I got into hunting as a kid but left it as a young suburbanite with family and work commitments, only to return to it late -- about ten years ago, after retirement. My first serious rifle as an adult was a .280 #1B.

Most of the 15 or so deer I have taken since were with #1s and MLs; 3 were with bolt rifles. All fell to one shot and most -- say, 75% -- in their tracks. BUT this is not a claim to my consumate marksmanship! Read on...

One buck -- my biggest ever, a 16 pointer -- I shot twice with single shots, but a weekend in time apart. When being dressed out, he displayed a diagonal barber job across his back from a ML round ball of mine fired nearly point blank three days earlier. The .280 used later only took one shot, DRT.

I would say 90% + of my shots are taken in stalking/ambush from the ground situations. The deer are standing, unaware, within 150 yards. I mostly use lung shots and larger caliber --7mm or above -- bullets that tend to jelly the lungs. And all were smaller eastern deer, except for 3 good size exotics.

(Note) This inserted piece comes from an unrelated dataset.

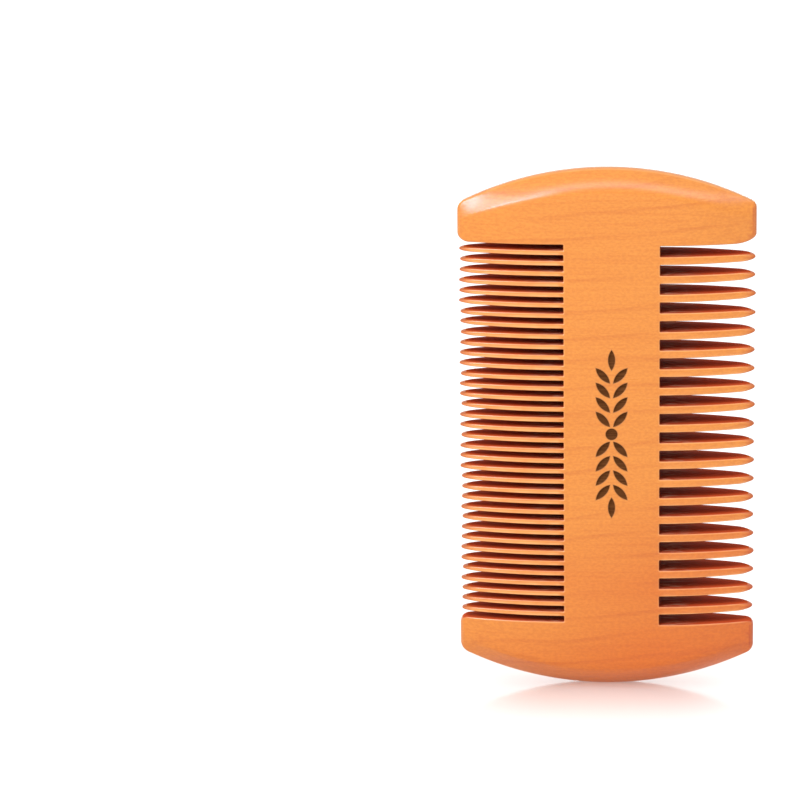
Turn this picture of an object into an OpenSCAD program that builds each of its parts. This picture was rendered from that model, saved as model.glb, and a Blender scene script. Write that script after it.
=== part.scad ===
// Two-sided wooden beard comb: one sawn board with a fine row, a coarse row
// and an arched guard at each end of the rows.
// Millimetres. The origin is the centre of the board. X runs across the two
// rows (fine teeth towards -X), Y through the thickness (front face towards
// -Y) and Z along the length of the board.

/* [Board] */
// Width of the board across both rows of teeth
board_width = 60; // [54:0.5:66]
// Length of the board between the crowns of the two arches
board_length = 108; // [102:0.5:120]
// Thickness of the flat spine
spine_thickness = 10; // [8:0.5:12]
// Thickness left at the tips of the teeth and at the ends of the guards
tip_thickness = 2.2; // [1:0.1:3]
// How far each tapering face bulges above a straight taper
face_bulge = 0.85; // [0.3:0.05:0.9]

/* [Spine] */
// Width of the flat spine between the two rows
spine_width = 19.4; // [15:0.1:24]
// Distance of the middle of the spine from the middle of the board
spine_offset = 1; // [-2:0.1:2]
// How far the saw cuts between the teeth bite into the flat of the spine
saw_bite = 0.3; // [0.1:0.1:0.6]

/* [Fine row] */
// Number of fine teeth
fine_count = 36; // [20:1:40]
// Width of the gap between two fine teeth
fine_gap = 1.12; // [0.8:0.01:1.2]
// Length of the row, from guard to guard
fine_row_length = 78.8; // [74:0.1:80]
// Distance of the middle of the row from the middle of the board
fine_row_offset = -0.25; // [-1:0.05:1]
// Length of the pointed part of a fine tooth
fine_point = 3; // [2:0.1:5]

/* [Coarse row] */
// Number of coarse teeth
coarse_count = 20; // [12:1:22]
// Width of the gap between two coarse teeth
coarse_gap = 2.15; // [1.5:0.05:2.2]
// Length of the row, from guard to guard
coarse_row_length = 79.1; // [74:0.1:80]
// Distance of the middle of the row from the middle of the board
coarse_row_offset = -0.75; // [-1:0.05:1]
// Length of the pointed part of a coarse tooth
coarse_point = 4.6; // [3:0.1:6]

/* [Guards] */
// Radius of the arch at each end of the board
arch_radius = 66; // [52:1:75]
// Radius of the corner where an arch meets the side of the board
outer_corner = 1.6; // [0.5:0.1:3]
// Radius of the corner where a guard's side meets its row of teeth
inner_corner = 2.4; // [1:0.1:4]
// Thickness left along the edge of the arch
rim_thickness = 1.6; // [1:0.1:3]
// Angle of the bevel that runs from the flat face down to the arch
bevel_angle = 36; // [25:1:50]

/* [Ornament] */
// Length of the engraved sprig along the spine
sprig_length = 35; // [20:1:40]
// Number of pairs of leaves on each half of the sprig
leaf_pairs = 4; // [2:1:5]
// Length of one leaf
leaf_length = 4.2; // [3:0.1:5]
// Greatest width of one leaf
leaf_width = 1.4; // [0.8:0.1:1.8]
// Angle between a leaf and the line that the sprig grows along
leaf_angle = 42; // [25:1:60]
// Distance of the foot of a leaf from the line that the sprig grows along
leaf_gap = 0.35; // [0.2:0.05:0.6]
// Diameter of the disc in the middle of the sprig
disc_diameter = 2.4; // [1:0.1:4]
// Depth of the engraving
engraving_depth = 0.3; // [0.1:0.05:0.6]

/* [Hidden] */
$fn = 96;
// Overlap that keeps cutters clear of the faces they cut
clear = 1;
// Flats that make up a small rounded corner
corner_steps = 6;
spine_left = spine_offset - spine_width / 2;
spine_right = spine_offset + spine_width / 2;
fine_length = board_width / 2 + spine_left;
coarse_length = board_width / 2 - spine_right;
arch_centre = board_length / 2 - arch_radius;
bevel_slope = tan(bevel_angle);
leaf_radius = (pow(leaf_length / 2, 2) + pow(leaf_width / 2, 2)) / leaf_width;
leaf_pitch = (sprig_length / 2 - leaf_length - disc_diameter / 2) / leaf_pairs;

// Unit vector at an angle from the X axis
function direction(angle) = [cos(angle), sin(angle)];
// Radius of an arc that starts along a line and has left it by rise after run
function arc_radius(run, rise) = (run * run + rise * rise) / (2 * rise);

// Stands a shape drawn in the plane of the board upright, through its thickness
module through_board() {
  rotate([90, 0, 0])
    linear_extrude(spine_thickness + 2 * clear, center = true)
      children();
}

// Section of one row, from just inside the flat spine past the tips: flat faces
// that change to an arc each at x = 0, the edge of the flat
module row_section(length) {
  drop = (spine_thickness - tip_thickness) / 2;
  chord = norm([length, drop]);
  face_radius = arc_radius(chord / 2, face_bulge);
  intersection() {
    translate([-clear, -spine_thickness / 2])
      square([length + 2 * clear, spine_thickness]);
    both_faces()
      translate([0, spine_thickness / 2])
        rotate(-atan2(drop, length))
          translate([chord / 2, face_bulge - face_radius])
            circle(face_radius);
  }
}

// The part of a shape that its mirror image covers too
module both_faces() {
  intersection() {
    children();
    mirror([0, 1])
      children();
  }
}

// Section across the board: flat spine in the middle, a row on each side
module board_section() {
  translate([spine_left - saw_bite + clear, -spine_thickness / 2])
    square([spine_width + 2 * (saw_bite - clear), spine_thickness]);
  translate([spine_right + saw_bite, 0])
    row_section(coarse_length - saw_bite);
  translate([spine_left - saw_bite, 0])
    mirror([1, 0])
      row_section(fine_length - saw_bite);
}

// The sliver that rounding takes off the corner between side and arch. Its first
// and last flats run on past the outline, so that they cross it cleanly
module outer_corner_waste() {
  centre_x = board_width / 2 - outer_corner;
  centre_z = arch_centre + sqrt(pow(arch_radius - outer_corner, 2) - pow(centre_x, 2));
  lean = atan2(centre_z - arch_centre, centre_x);
  bend = [for (i = [0 : corner_steps]) outer_corner * direction(lean * i / corner_steps)];
  last = corner_steps;
  translate([centre_x, centre_z])
    polygon(concat(
      [2 * bend[0] - bend[1]],
      [for (i = [1 : last - 1]) bend[i]],
      [2 * bend[last] - bend[last - 1]],
      [2 * bend[last], 2 * bend[0]]
    ));
}

// Outline of the board: sides, two arches and their rounded corners
module board_outline() {
  difference() {
    intersection() {
      translate([0, arch_centre])
        circle(arch_radius);
      translate([0, -arch_centre])
        circle(arch_radius);
      square([board_width, 2 * arch_radius], center = true);
    }
    for (side = [0, 1], end = [0, 1])
      mirror([side, 0])
        mirror([0, end])
          outer_corner_waste();
  }
}

// Solid that tapers towards the arch of the upper guard on both faces
module arch_bevel() {
  depth = spine_thickness / 2 + clear;
  widest = arch_radius + rim_thickness / 2 / bevel_slope;
  translate([0, 0, arch_centre])
    for (face = [-90, 90])
      rotate([face, 0, 0])
        cylinder(h = depth, r1 = widest, r2 = widest - depth / bevel_slope);
}

// Board before its teeth are cut
module blank() {
  intersection() {
    linear_extrude(board_length + clear, center = true)
      board_section();
    through_board()
      board_outline();
    arch_bevel();
    mirror([0, 0, 1])
      arch_bevel();
  }
}

// One tooth in plan, from inside the spine out to its point
module tooth_plan(length, width, point) {
  side_radius = arc_radius(point, width / 2);
  translate([-clear, -width / 2])
    square([length - point + clear, width]);
  intersection() {
    translate([length - point, width / 2 - side_radius])
      circle(side_radius);
    translate([length - point, side_radius - width / 2])
      circle(side_radius);
    translate([length - point - clear / 2, -width])
      square([point + clear, 2 * width]);
  }
}

// Everything that is sawn away to leave one row of teeth
module row_waste(length, row_length, count, gap, point) {
  pitch = (row_length - gap) / count;
  difference() {
    union() {
      translate([0, -row_length / 2])
        square([length - inner_corner, row_length]);
      row_mouth(length, row_length);
    }
    for (i = [0 : count - 1])
      translate([0, (i - (count - 1) / 2) * pitch])
        tooth_plan(length, pitch - gap, point);
  }
}

// Open end of a row, widened by the rounded corners of the two guards
module row_mouth(length, row_length) {
  difference() {
    translate([length - inner_corner - clear / 2, -row_length / 2 - inner_corner])
      square([inner_corner + 2 * clear, row_length + 2 * inner_corner]);
    for (end = [-1, 1])
      translate([length - inner_corner, end * (row_length / 2 + inner_corner)])
        circle(inner_corner);
    for (end = [-1, 1])
      translate([length - inner_corner - clear, end * (row_length / 2 + inner_corner)])
        square([2 * clear, 2 * inner_corner], center = true);
  }
}

module fine_row() {
  through_board()
    translate([spine_left, fine_row_offset])
      mirror([1, 0])
        row_waste(fine_length, fine_row_length, fine_count, fine_gap, fine_point);
}

module coarse_row() {
  through_board()
    translate([spine_right, coarse_row_offset])
      row_waste(coarse_length, coarse_row_length, coarse_count, coarse_gap, coarse_point);
}

// One leaf: the lens between two arcs, growing along +Y from the origin
module leaf() {
  translate([0, leaf_length / 2])
    intersection_for(side = [-1, 1])
      translate([side * (leaf_radius - leaf_width / 2), 0])
        circle(leaf_radius);
}

// Upper half of the sprig: pairs of leaves and the leaf at its end
module half_sprig() {
  for (i = [0 : leaf_pairs - 1], side = [-1, 1])
    translate([-side * leaf_gap, disc_diameter / 2 + leaf_gap + i * leaf_pitch])
      rotate(side * leaf_angle)
        leaf();
  translate([0, sprig_length / 2 - leaf_length])
    leaf();
}

// Shallow engraving on the front face of the spine
module ornament() {
  translate([spine_offset, engraving_depth - spine_thickness / 2, 0])
    rotate([90, 0, 0])
      linear_extrude(engraving_depth + clear) {
        circle(d = disc_diameter);
        half_sprig();
        mirror([0, 1])
          half_sprig();
      }
}

module comb() {
  color("sandybrown")
    difference() {
      blank();
      fine_row();
      coarse_row();
      ornament();
    }
}

comb();
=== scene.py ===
"""Two-sided wooden beard comb, standing on a pale studio floor.

The comb is one mesh. Its outline is a closed loop of points in the plane of
the board. From every point the surface runs over an eased edge onto the front
face, and in the same way onto the back face. The two faces are heightfields
over the inside of the outline.
"""

import math
import random

import bpy
from mathutils import Euler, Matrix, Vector
from mathutils.geometry import delaunay_2d_cdt


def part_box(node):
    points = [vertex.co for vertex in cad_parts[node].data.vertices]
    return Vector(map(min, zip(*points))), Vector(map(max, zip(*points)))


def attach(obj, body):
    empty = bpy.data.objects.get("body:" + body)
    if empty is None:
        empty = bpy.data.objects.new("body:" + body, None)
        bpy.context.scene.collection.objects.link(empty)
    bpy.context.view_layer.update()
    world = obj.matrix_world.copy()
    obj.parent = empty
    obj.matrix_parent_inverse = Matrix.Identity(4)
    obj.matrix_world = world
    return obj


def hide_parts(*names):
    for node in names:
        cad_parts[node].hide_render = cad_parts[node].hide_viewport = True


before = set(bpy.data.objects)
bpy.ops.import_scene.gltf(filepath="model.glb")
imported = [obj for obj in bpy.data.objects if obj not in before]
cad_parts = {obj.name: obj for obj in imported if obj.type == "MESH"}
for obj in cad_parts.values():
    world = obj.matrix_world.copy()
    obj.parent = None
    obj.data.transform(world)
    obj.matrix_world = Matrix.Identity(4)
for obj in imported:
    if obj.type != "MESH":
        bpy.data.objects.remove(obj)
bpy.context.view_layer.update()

MM = 0.001
MERGE_DISTANCE = 1e-7

# The board, from the CAD box
LOW, HIGH = (Vector(corner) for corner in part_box("comb"))
HALF_WIDTH = (HIGH.x - LOW.x) / 2
HALF_LENGTH = (HIGH.z - LOW.z) / 2
HALF_THICKNESS = (HIGH.y - LOW.y) / 2

# Sizes that the CAD model holds too
SPINE_MIDDLE = 1.0 * MM
SPINE_HALF = 9.7 * MM
SAW_BITE = 0.3 * MM
FACE_BULGE = 0.85 * MM
ARCH_RADIUS = 66.0 * MM
ARCH_CENTRE = HALF_LENGTH - ARCH_RADIUS
SPRIG_HALF = 17.5 * MM
LEAF_PAIRS = 4
LEAF_LENGTH = 4.2 * MM
LEAF_WIDTH = 1.4 * MM
LEAF_ANGLE = math.radians(42)
LEAF_GAP = 0.35 * MM
DISC_RADIUS = 1.2 * MM
ENGRAVING_DEPTH = 0.3 * MM

# Finishing by hand, which the CAD model simplifies: half the thickness left at
# the tips of the teeth, at the ends of the guards and along the arches, the
# width of the bevels, the corners at the bottom of a gap, and the arrises eased
# with sandpaper, most of all at the tips
TOOTH_TIP_HALF = 1.0 * MM
GUARD_END_HALF = 1.5 * MM
RIM_HALF = 0.9 * MM
CROWN_BEVEL = 4.6 * MM
SIDE_BEVEL = 3.2 * MM
GAP_CORNER = 0.16 * MM
EASE_STEPS = 5
EASE = 0.34 * MM
SIDE_EASE = 0.75 * MM
NOSE = 1.1 * MM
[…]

I also have lost several -- mayber 3-4 -- hard-hit deer, mostly on late evening shots with heavy brush/low light obscuring the blood trails, And I have cleanly missed more than a few -- 5-6?--due to pure buck fever in surprise (to me) encounters. (I usually shoot over their backs when flusticated.)

Just as John's list of unnecessary second shots tends to obscure some of the relevance of his 1 shot effectiveness data, I would cite a reverse phenomenon. 2 of the 3 big exotics I shot with a .270 bolt gun --dropped at one shot, but IMO seriously needed another poke. One huge bodied critter took a .270 round in the lungs but a little back, and just stood there w/o moving until bleedout. (I wanted to hit him again but the guide said no, he is toast.) The other was a nice Axis deer that also took one in the boiler as he was grazing and he bolted about a hundred and fifty yards with his heart shredded! (Again, the guide said no need to shot him again.) Luckily, he ran straightaway into an open field and not into the thick stuff with the rattlers and coral snakes. (The third was a very nice Sika that I took on the run at about 150 yards right through the neck -- one of two running deer I have taken -- and my best shot ever.)

Taken together then, my tally of downed deer would record one deer that needed a second shot using single shots, and no deer needing a second shot with bolt guns! A meaningless if not ultimately misleading statistic considering lost deer, blown shots, and deer that take a long time to drop after the initial hit.